Advertisement
Advertisement

Grace period urged over student loans

Amy Nip

The government should allow university students to defer loan payments for a year, the youth faction of the Democratic Alliance for the Betterment and Progress of Hong Kong said yesterday.

All tertiary students who held loans through the Student Financial Assistance Agency should be allowed a grace period during the financial meltdown, said Young DAB chairman Holden Chow Ho-ding.

He said graduates faced a lot of pressure to make loan repayments when many were at risk of unemployment or salary cuts.

Students can apply to defer payments individually, but Mr Chow called for a general deferral because he expected a surge in applications.

During the Sars outbreak in 2003, more than 4,000 deferral applications were filed, compared with about 2,700 in 2007-08, he said.

Statistics show that 53,119 students have been offered loans averaging HK$43,000 under the non-means-tested loan scheme for post-secondary students in the current academic year.

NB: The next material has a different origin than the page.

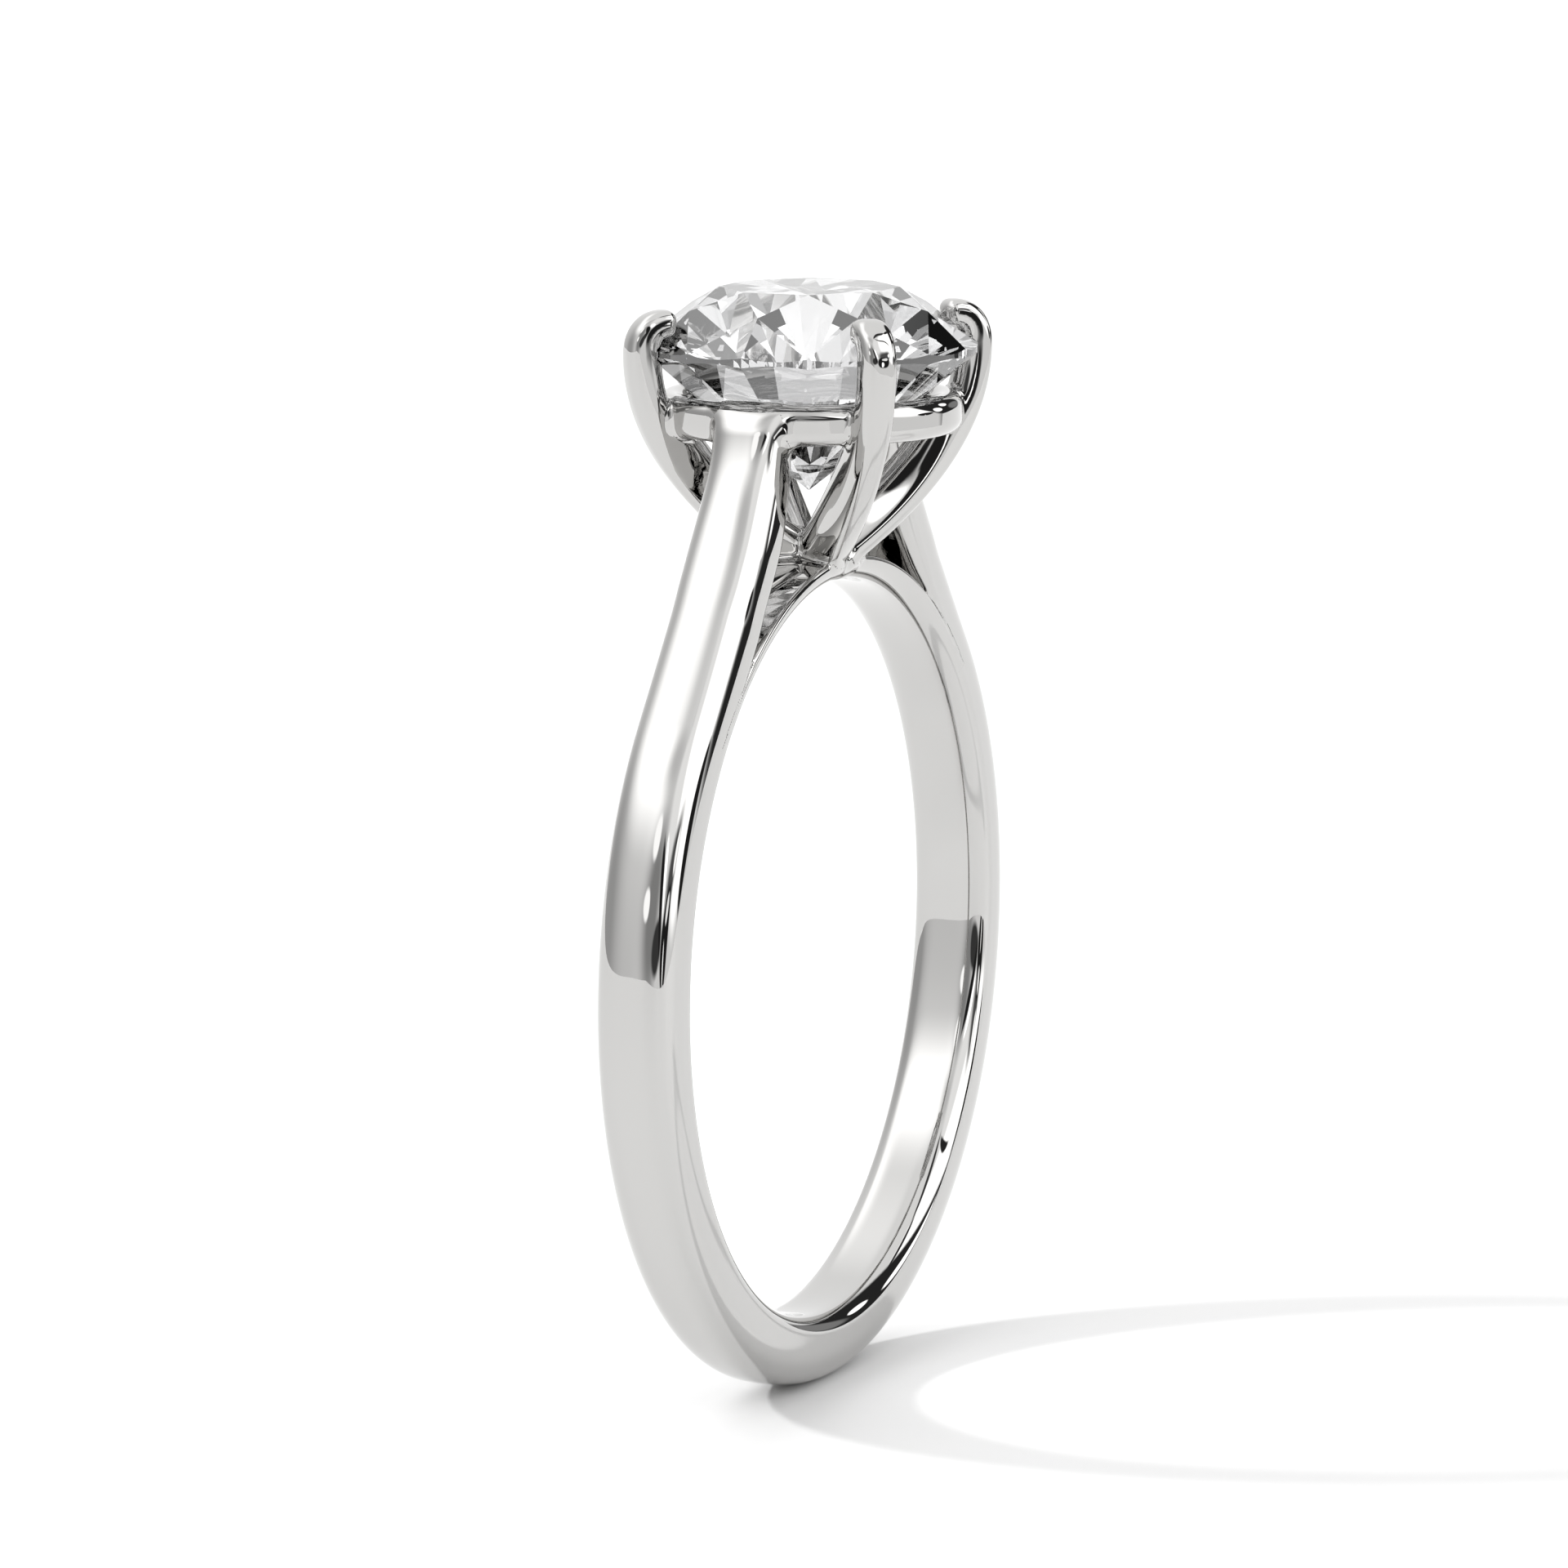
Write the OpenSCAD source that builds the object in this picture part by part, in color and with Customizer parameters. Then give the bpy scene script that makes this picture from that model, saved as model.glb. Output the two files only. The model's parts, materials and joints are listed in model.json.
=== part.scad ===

Applicants are means-tested under the Tertiary Student Finance Scheme but it provides loans with a lower interest rate: 2.5 per cent instead of the 4.13 per cent offered under the non-means-tested scheme.

Education sector lawmaker Cheung Man-kwong said the government should review the means test for loans as the cost of computers and travel was not considered when it drafted the loan schemes.

Relaxing the means test would enable more students to pay the lower interest rate, thereby relieving some of their burden, he added.